Your goal: Copy all of the material below exactly.

Dataset rows:
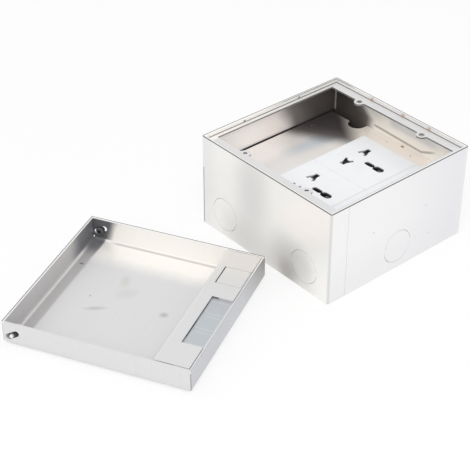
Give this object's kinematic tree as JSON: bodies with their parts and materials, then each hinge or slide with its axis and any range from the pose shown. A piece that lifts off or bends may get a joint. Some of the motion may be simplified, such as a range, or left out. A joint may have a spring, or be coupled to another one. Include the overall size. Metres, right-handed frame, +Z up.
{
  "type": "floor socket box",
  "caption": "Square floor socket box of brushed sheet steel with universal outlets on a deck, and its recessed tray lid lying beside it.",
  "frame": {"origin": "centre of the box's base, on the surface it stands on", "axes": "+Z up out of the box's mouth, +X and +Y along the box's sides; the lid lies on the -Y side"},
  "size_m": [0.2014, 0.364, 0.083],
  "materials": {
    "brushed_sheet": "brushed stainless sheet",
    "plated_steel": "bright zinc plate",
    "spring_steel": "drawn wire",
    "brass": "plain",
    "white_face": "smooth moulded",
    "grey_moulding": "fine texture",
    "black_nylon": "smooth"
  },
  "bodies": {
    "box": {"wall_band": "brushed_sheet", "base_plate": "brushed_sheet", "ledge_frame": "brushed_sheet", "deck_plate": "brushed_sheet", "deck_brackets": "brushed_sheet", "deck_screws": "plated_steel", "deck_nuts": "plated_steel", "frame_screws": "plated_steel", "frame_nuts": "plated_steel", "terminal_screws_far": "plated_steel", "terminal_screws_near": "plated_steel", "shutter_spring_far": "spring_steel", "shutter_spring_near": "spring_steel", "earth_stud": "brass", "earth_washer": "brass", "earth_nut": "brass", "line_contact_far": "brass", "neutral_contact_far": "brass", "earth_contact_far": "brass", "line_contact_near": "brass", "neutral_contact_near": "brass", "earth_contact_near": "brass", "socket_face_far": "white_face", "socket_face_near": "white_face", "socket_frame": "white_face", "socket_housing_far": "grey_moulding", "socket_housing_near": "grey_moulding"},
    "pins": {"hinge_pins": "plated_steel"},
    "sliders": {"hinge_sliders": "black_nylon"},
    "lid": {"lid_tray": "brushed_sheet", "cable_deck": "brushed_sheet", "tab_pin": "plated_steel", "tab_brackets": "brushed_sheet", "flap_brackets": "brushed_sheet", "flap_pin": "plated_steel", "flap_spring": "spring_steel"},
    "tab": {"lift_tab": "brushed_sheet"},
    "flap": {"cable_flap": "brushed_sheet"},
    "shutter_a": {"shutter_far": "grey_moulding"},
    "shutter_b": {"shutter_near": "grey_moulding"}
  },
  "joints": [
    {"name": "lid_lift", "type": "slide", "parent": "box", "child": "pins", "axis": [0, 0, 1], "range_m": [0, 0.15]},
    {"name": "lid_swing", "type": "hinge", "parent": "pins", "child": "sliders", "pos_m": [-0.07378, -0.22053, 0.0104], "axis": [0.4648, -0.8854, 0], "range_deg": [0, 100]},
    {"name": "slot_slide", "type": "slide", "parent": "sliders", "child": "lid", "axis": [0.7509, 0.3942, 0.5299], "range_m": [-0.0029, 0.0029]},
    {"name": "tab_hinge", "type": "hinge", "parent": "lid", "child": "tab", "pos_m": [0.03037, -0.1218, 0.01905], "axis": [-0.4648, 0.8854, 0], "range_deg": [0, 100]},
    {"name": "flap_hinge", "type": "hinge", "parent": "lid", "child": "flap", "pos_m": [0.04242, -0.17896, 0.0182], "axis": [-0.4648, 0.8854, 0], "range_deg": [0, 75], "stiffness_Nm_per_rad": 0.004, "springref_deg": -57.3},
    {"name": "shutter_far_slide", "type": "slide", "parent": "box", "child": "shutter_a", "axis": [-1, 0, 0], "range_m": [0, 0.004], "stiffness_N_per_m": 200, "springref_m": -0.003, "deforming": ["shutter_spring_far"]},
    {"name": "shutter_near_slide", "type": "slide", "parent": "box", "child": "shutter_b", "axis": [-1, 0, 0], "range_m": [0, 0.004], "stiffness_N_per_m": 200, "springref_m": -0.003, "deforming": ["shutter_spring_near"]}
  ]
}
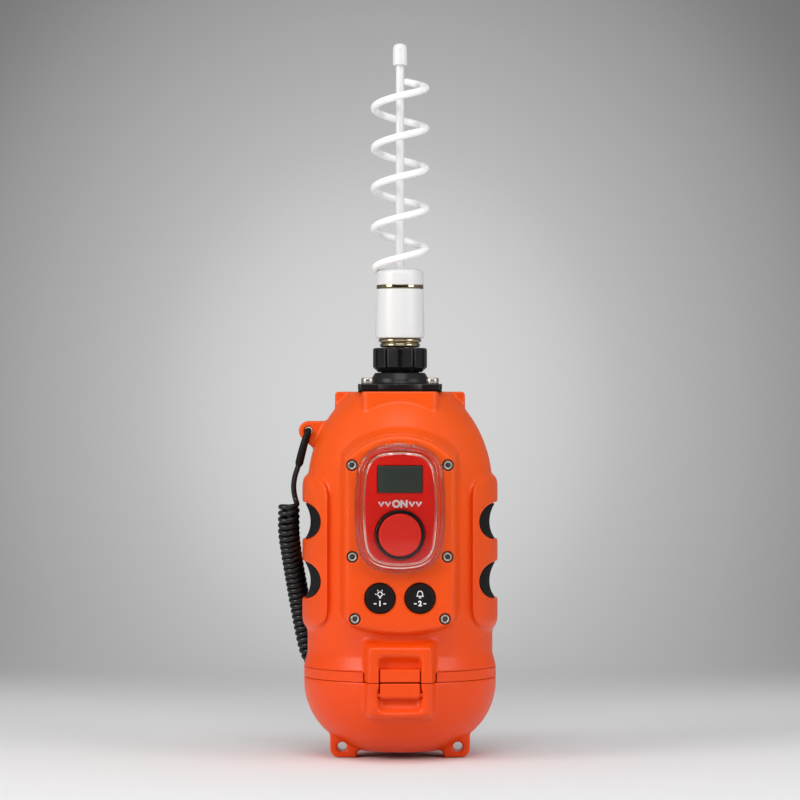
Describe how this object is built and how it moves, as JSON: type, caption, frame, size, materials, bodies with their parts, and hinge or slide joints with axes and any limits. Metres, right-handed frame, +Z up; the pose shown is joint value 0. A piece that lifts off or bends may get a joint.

Result for this exercise:
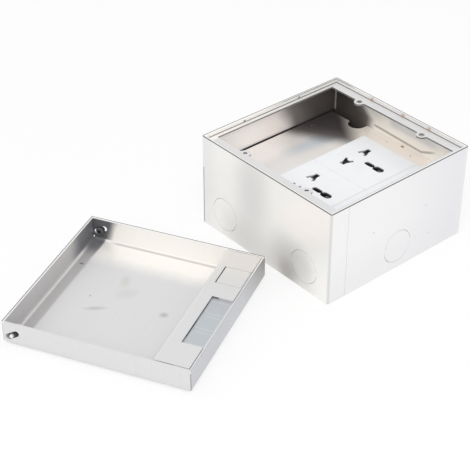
Give this object's kinematic tree as JSON: bodies with their parts and materials, then each hinge or slide with its axis and any range from the pose shown. A piece that lifts off or bends may get a joint. Some of the motion may be simplified, such as a range, or left out. A joint may have a spring, or be coupled to another one. Include the overall size. Metres, right-handed frame, +Z up.
{
  "type": "floor socket box",
  "caption": "Square floor socket box of brushed sheet steel with universal outlets on a deck, and its recessed tray lid lying beside it.",
  "frame": {"origin": "centre of the box's base, on the surface it stands on", "axes": "+Z up out of the box's mouth, +X and +Y along the box's sides; the lid lies on the -Y side"},
  "size_m": [0.2014, 0.364, 0.083],
  "materials": {
    "brushed_sheet": "brushed stainless sheet",
    "plated_steel": "bright zinc plate",
    "spring_steel": "drawn wire",
    "brass": "plain",
    "white_face": "smooth moulded",
    "grey_moulding": "fine texture",
    "black_nylon": "smooth"
  },
  "bodies": {
    "box": {"wall_band": "brushed_sheet", "base_plate": "brushed_sheet", "ledge_frame": "brushed_sheet", "deck_plate": "brushed_sheet", "deck_brackets": "brushed_sheet", "deck_screws": "plated_steel", "deck_nuts": "plated_steel", "frame_screws": "plated_steel", "frame_nuts": "plated_steel", "terminal_screws_far": "plated_steel", "terminal_screws_near": "plated_steel", "shutter_spring_far": "spring_steel", "shutter_spring_near": "spring_steel", "earth_stud": "brass", "earth_washer": "brass", "earth_nut": "brass", "line_contact_far": "brass", "neutral_contact_far": "brass", "earth_contact_far": "brass", "line_contact_near": "brass", "neutral_contact_near": "brass", "earth_contact_near": "brass", "socket_face_far": "white_face", "socket_face_near": "white_face", "socket_frame": "white_face", "socket_housing_far": "grey_moulding", "socket_housing_near": "grey_moulding"},
    "pins": {"hinge_pins": "plated_steel"},
    "sliders": {"hinge_sliders": "black_nylon"},
    "lid": {"lid_tray": "brushed_sheet", "cable_deck": "brushed_sheet", "tab_pin": "plated_steel", "tab_brackets": "brushed_sheet", "flap_brackets": "brushed_sheet", "flap_pin": "plated_steel", "flap_spring": "spring_steel"},
    "tab": {"lift_tab": "brushed_sheet"},
    "flap": {"cable_flap": "brushed_sheet"},
    "shutter_a": {"shutter_far": "grey_moulding"},
    "shutter_b": {"shutter_near": "grey_moulding"}
  },
  "joints": [
    {"name": "lid_lift", "type": "slide", "parent": "box", "child": "pins", "axis": [0, 0, 1], "range_m": [0, 0.15]},
    {"name": "lid_swing", "type": "hinge", "parent": "pins", "child": "sliders", "pos_m": [-0.07378, -0.22053, 0.0104], "axis": [0.4648, -0.8854, 0], "range_deg": [0, 100]},
    {"name": "slot_slide", "type": "slide", "parent": "sliders", "child": "lid", "axis": [0.7509, 0.3942, 0.5299], "range_m": [-0.0029, 0.0029]},
    {"name": "tab_hinge", "type": "hinge", "parent": "lid", "child": "tab", "pos_m": [0.03037, -0.1218, 0.01905], "axis": [-0.4648, 0.8854, 0], "range_deg": [0, 100]},
    {"name": "flap_hinge", "type": "hinge", "parent": "lid", "child": "flap", "pos_m": [0.04242, -0.17896, 0.0182], "axis": [-0.4648, 0.8854, 0], "range_deg": [0, 75], "stiffness_Nm_per_rad": 0.004, "springref_deg": -57.3},
    {"name": "shutter_far_slide", "type": "slide", "parent": "box", "child": "shutter_a", "axis": [-1, 0, 0], "range_m": [0, 0.004], "stiffness_N_per_m": 200, "springref_m": -0.003, "deforming": ["shutter_spring_far"]},
    {"name": "shutter_near_slide", "type": "slide", "parent": "box", "child": "shutter_b", "axis": [-1, 0, 0], "range_m": [0, 0.004], "stiffness_N_per_m": 200, "springref_m": -0.003, "deforming": ["shutter_spring_near"]}
  ]
}
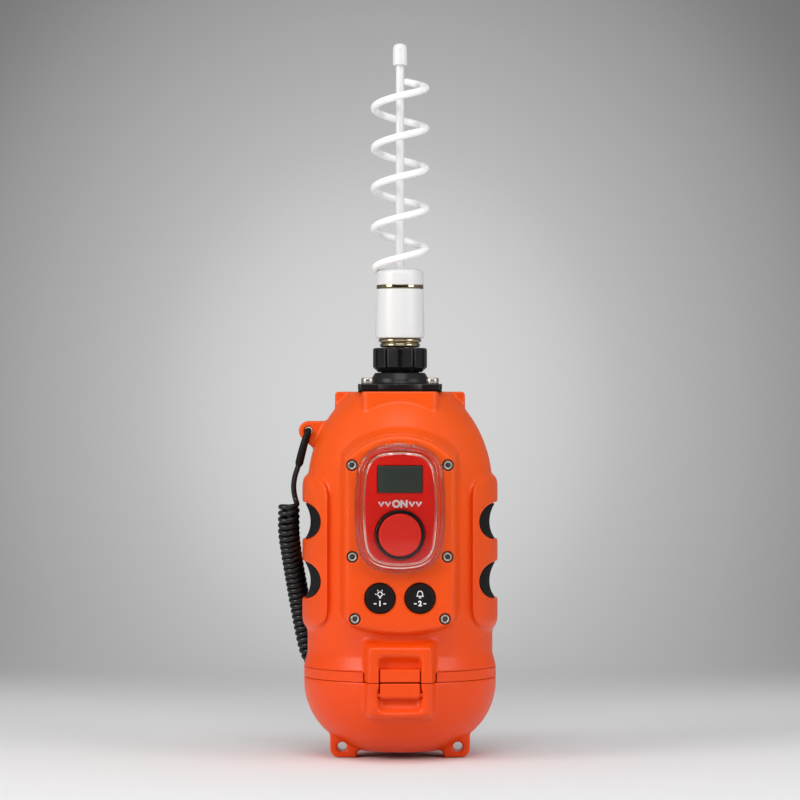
Describe how this object is built and how it moves, as JSON: type, caption, frame, size, materials, bodies with their parts, and hinge or slide joints with axes and any limits. Metres, right-handed frame, +Z up; the pose shown is joint value 0. A piece that lifts off or bends may get a joint.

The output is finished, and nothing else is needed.